### Objective
Quote verbatim every line from the line containing "Continue the three.js" to the line containing "(SIDE, SIDE), WALL_GLOW)", inclusive of both, and no other line.

-- Start of Data for processing --

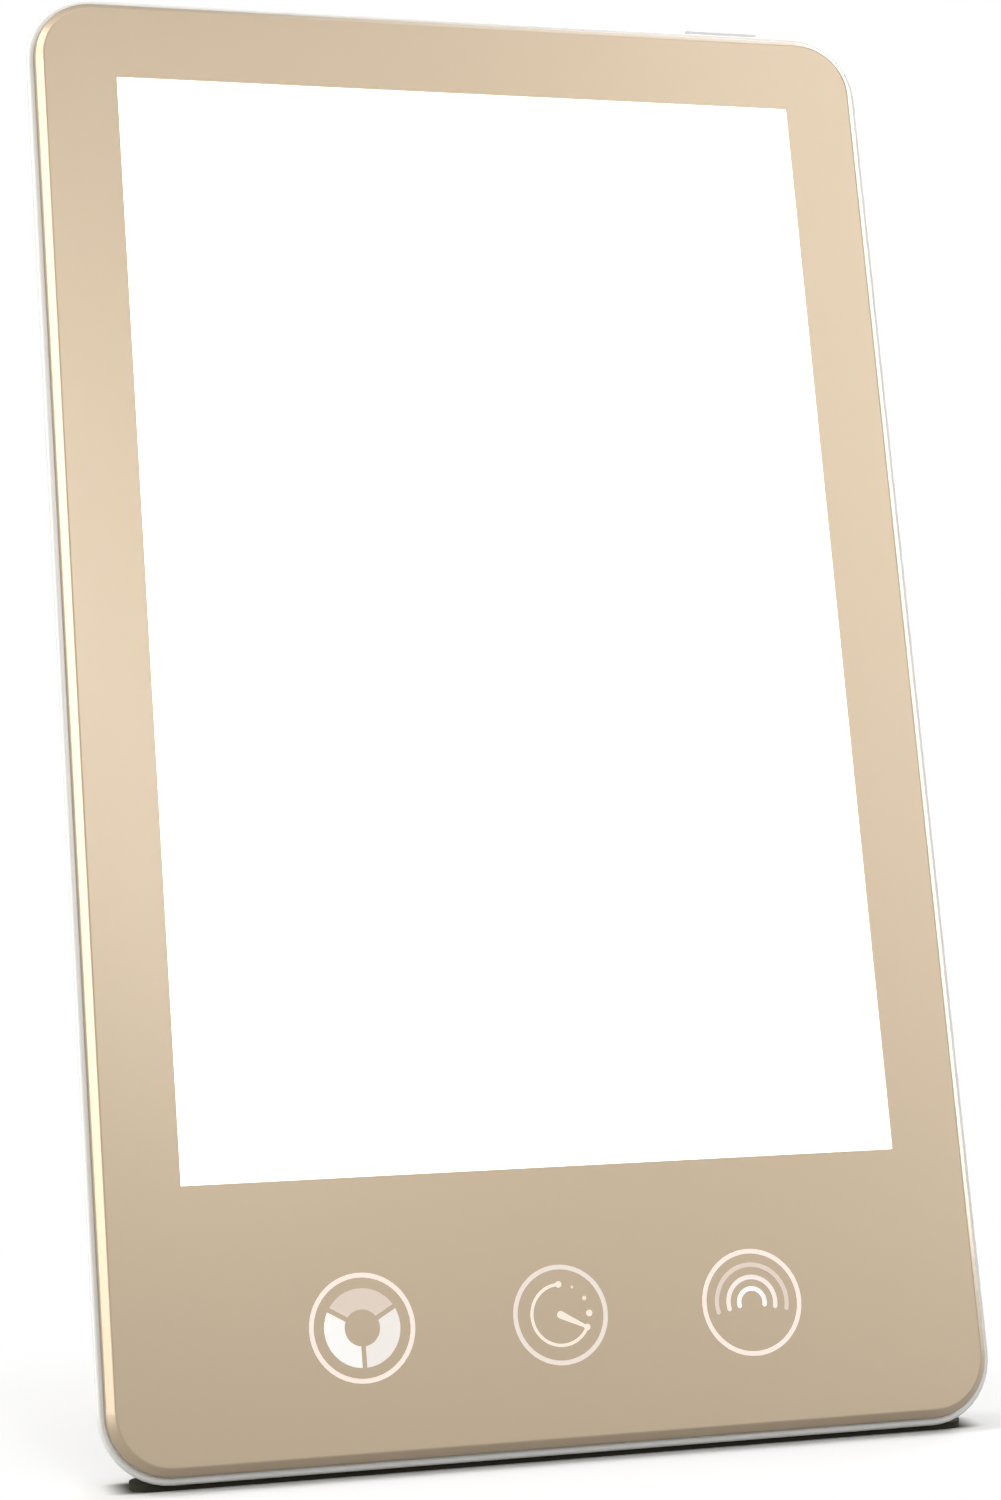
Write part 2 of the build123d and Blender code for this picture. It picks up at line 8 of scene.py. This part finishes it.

-- End of Data for processing --
-- Start of Data for processing --

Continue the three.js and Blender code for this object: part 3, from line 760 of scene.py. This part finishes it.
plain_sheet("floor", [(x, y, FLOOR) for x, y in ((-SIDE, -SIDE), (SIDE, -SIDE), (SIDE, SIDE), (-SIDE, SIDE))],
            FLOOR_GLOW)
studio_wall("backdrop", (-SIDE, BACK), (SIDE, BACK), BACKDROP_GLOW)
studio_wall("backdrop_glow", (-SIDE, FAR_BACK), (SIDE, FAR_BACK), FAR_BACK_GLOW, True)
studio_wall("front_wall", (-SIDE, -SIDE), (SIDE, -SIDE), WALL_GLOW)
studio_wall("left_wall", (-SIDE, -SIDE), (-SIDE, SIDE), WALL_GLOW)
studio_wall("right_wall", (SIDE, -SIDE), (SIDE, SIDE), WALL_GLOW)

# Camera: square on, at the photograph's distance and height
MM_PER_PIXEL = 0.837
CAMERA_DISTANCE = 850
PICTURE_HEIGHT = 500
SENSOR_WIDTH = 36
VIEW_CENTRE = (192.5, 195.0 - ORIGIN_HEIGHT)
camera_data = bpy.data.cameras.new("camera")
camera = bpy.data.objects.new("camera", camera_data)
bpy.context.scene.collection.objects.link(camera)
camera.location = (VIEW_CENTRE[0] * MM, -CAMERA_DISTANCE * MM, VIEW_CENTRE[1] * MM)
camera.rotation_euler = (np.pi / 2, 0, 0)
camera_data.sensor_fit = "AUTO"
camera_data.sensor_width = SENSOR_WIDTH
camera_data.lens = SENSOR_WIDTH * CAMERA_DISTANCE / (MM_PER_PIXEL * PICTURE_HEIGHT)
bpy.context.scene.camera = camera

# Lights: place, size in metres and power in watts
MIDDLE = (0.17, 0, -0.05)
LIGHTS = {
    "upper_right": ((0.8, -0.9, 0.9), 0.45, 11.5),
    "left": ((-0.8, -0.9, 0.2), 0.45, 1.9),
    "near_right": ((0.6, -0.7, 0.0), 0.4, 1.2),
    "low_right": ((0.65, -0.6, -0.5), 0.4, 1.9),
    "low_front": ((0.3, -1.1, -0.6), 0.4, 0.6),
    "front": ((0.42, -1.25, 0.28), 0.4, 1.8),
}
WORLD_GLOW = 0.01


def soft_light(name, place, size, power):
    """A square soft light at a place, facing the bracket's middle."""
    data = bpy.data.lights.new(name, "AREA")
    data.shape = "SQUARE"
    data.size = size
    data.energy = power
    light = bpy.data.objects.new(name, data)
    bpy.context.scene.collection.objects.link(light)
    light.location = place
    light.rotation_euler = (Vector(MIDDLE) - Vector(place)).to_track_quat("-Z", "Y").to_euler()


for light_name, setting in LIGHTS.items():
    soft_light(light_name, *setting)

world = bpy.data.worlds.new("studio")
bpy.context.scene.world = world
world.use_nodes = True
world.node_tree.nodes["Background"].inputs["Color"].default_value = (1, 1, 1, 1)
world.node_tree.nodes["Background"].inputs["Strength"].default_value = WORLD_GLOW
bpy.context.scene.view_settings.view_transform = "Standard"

-- End of Data for processing --
-- Start of Data for processing --

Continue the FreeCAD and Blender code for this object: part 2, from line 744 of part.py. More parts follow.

-- End of Data for processing --

### Written response
Continue the three.js and Blender code for this object: part 3, from line 760 of scene.py. This part finishes it.
plain_sheet("floor", [(x, y, FLOOR) for x, y in ((-SIDE, -SIDE), (SIDE, -SIDE), (SIDE, SIDE), (-SIDE, SIDE))],
            FLOOR_GLOW)
studio_wall("backdrop", (-SIDE, BACK), (SIDE, BACK), BACKDROP_GLOW)
studio_wall("backdrop_glow", (-SIDE, FAR_BACK), (SIDE, FAR_BACK), FAR_BACK_GLOW, True)
studio_wall("front_wall", (-SIDE, -SIDE), (SIDE, -SIDE), WALL_GLOW)
studio_wall("left_wall", (-SIDE, -SIDE), (-SIDE, SIDE), WALL_GLOW)
studio_wall("right_wall", (SIDE, -SIDE), (SIDE, SIDE), WALL_GLOW)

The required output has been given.